▶ Stated exercise:
Repeat the lines below exactly as written, please, from the line with "obj.matrix_parent_inverse = Matrix.Identity(4)" to the line with "bpy.data.objects.remove(obj)", both lines included, and no others.

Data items
--

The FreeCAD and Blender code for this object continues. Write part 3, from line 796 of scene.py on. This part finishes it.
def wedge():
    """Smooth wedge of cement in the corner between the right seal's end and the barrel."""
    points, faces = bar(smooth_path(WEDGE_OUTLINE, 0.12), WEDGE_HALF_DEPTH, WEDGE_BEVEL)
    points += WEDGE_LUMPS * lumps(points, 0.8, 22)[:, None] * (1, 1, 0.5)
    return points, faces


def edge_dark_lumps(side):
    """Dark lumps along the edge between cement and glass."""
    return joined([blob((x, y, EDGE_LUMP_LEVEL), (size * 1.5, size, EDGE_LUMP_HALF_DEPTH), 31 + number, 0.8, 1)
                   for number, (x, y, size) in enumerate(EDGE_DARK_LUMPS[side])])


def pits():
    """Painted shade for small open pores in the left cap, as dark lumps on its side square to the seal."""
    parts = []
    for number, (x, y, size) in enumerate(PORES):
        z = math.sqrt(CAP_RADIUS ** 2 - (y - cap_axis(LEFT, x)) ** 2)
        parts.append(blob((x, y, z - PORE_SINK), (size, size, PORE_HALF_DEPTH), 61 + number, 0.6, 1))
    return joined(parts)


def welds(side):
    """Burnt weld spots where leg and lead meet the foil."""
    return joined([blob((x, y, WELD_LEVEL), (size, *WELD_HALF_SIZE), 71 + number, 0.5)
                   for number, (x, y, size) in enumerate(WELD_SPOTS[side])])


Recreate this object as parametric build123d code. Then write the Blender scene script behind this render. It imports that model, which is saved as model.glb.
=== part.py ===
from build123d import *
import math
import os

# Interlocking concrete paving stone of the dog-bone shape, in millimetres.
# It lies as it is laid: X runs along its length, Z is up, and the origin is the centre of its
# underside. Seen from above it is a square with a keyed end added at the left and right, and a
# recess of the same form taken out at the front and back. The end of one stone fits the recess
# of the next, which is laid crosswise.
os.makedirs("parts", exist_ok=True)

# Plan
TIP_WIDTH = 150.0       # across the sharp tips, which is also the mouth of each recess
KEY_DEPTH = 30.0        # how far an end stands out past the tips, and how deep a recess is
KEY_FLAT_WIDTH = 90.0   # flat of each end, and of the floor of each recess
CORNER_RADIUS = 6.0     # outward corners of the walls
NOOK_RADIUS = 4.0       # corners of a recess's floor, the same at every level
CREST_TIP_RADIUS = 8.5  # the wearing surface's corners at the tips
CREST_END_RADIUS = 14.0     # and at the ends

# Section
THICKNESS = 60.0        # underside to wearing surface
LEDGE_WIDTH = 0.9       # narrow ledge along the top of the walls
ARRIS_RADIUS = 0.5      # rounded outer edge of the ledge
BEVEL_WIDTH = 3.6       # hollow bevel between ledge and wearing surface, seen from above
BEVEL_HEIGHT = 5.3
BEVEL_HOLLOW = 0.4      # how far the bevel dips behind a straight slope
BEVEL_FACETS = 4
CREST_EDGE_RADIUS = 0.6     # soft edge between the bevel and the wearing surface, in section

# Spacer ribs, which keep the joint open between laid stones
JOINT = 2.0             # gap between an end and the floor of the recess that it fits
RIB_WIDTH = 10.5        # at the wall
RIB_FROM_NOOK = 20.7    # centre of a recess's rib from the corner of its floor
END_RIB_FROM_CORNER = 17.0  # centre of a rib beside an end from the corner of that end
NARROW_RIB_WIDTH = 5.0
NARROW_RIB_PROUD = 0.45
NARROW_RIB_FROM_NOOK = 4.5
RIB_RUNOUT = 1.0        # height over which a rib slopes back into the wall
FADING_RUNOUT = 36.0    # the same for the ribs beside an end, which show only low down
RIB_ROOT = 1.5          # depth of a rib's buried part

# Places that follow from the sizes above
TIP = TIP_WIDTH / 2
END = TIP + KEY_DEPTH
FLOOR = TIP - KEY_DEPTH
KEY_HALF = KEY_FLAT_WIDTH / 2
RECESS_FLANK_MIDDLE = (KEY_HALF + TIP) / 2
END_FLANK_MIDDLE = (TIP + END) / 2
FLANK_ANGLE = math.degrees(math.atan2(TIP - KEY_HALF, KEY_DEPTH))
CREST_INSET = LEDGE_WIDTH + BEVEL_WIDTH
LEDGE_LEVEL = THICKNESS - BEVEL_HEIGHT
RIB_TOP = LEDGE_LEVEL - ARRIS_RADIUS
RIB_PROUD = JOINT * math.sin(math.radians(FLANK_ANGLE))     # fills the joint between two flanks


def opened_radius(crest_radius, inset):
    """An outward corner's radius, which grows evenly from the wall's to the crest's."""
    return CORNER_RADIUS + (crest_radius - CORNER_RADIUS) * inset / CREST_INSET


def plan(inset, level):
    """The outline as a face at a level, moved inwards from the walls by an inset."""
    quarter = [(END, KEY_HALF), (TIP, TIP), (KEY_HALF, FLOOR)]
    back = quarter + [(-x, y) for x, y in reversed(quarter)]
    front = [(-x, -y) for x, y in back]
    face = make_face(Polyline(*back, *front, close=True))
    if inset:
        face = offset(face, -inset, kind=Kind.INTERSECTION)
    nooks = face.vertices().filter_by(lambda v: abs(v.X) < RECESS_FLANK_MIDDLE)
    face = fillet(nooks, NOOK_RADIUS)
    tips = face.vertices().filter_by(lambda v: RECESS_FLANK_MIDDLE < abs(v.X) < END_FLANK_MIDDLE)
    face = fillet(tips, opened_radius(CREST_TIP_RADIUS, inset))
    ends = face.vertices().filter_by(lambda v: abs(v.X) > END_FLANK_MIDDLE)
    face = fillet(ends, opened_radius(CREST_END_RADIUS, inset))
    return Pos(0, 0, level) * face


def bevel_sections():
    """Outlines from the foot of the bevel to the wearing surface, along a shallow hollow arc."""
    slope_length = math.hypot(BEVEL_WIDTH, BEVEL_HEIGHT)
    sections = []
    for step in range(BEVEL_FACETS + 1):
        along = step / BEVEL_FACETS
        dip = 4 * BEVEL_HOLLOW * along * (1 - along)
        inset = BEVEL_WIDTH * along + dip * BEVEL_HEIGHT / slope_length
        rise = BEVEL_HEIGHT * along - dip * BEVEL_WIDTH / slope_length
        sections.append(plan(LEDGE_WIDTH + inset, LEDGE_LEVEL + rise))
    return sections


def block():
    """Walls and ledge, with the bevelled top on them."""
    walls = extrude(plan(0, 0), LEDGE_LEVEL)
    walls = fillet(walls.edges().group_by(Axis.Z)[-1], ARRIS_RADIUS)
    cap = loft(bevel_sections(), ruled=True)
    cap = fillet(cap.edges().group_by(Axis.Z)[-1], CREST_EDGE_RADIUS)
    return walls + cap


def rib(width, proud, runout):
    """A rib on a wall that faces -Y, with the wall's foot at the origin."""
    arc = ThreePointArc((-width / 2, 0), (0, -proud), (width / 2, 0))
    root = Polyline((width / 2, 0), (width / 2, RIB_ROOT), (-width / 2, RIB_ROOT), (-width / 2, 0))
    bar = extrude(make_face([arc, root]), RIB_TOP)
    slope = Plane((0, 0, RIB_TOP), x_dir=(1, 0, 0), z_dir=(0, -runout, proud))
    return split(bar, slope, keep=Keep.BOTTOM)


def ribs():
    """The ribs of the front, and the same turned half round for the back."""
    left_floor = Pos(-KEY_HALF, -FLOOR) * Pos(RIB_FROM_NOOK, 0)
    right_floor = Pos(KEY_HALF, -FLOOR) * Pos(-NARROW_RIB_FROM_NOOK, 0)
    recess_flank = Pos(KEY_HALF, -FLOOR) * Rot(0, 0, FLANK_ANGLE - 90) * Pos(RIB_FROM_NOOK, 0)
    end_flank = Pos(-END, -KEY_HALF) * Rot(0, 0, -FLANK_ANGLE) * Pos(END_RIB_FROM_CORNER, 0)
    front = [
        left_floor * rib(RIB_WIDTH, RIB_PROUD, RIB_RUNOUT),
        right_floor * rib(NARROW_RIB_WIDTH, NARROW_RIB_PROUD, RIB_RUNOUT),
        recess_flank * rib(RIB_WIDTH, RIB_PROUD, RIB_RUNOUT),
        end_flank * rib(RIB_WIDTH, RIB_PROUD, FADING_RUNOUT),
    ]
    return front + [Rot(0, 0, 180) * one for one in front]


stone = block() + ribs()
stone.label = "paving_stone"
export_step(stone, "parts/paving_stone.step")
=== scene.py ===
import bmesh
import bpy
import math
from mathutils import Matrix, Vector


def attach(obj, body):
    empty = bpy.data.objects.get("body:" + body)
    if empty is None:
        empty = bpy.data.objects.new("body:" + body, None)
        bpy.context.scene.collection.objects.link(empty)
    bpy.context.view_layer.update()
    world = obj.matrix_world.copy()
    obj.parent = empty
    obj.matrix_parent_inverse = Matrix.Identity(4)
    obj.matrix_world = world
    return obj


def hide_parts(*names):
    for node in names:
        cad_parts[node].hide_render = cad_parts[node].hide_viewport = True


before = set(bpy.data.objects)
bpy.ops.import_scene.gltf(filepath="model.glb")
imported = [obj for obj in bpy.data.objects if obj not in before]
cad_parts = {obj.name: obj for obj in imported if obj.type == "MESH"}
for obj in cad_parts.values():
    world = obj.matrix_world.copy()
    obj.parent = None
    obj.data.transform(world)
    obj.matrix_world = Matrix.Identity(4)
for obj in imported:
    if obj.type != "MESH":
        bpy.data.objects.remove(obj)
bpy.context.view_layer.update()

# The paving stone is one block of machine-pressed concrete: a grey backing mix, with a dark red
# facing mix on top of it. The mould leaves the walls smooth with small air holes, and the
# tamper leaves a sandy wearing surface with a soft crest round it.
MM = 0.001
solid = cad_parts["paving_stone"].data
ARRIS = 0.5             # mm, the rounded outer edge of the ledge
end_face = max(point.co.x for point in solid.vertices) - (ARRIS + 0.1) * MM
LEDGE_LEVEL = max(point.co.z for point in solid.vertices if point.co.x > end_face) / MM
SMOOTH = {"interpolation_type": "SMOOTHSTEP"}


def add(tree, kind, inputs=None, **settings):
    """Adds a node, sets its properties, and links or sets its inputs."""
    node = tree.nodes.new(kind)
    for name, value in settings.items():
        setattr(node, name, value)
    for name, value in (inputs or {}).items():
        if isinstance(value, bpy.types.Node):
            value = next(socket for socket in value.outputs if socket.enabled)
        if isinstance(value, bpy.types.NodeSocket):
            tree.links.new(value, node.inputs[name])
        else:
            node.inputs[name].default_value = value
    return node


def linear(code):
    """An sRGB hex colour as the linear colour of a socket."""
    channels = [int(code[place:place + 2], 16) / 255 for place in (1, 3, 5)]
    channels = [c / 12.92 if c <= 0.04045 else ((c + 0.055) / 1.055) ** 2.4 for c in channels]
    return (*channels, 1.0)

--

▶ Complete response:
    obj.matrix_parent_inverse = Matrix.Identity(4)
    obj.matrix_world = world
    return obj


def hide_parts(*names):
    for node in names:
        cad_parts[node].hide_render = cad_parts[node].hide_viewport = True


before = set(bpy.data.objects)
bpy.ops.import_scene.gltf(filepath="model.glb")
imported = [obj for obj in bpy.data.objects if obj not in before]
cad_parts = {obj.name: obj for obj in imported if obj.type == "MESH"}
for obj in cad_parts.values():
    world = obj.matrix_world.copy()
    obj.parent = None
    obj.data.transform(world)
    obj.matrix_world = Matrix.Identity(4)
for obj in imported:
    if obj.type != "MESH":
        bpy.data.objects.remove(obj)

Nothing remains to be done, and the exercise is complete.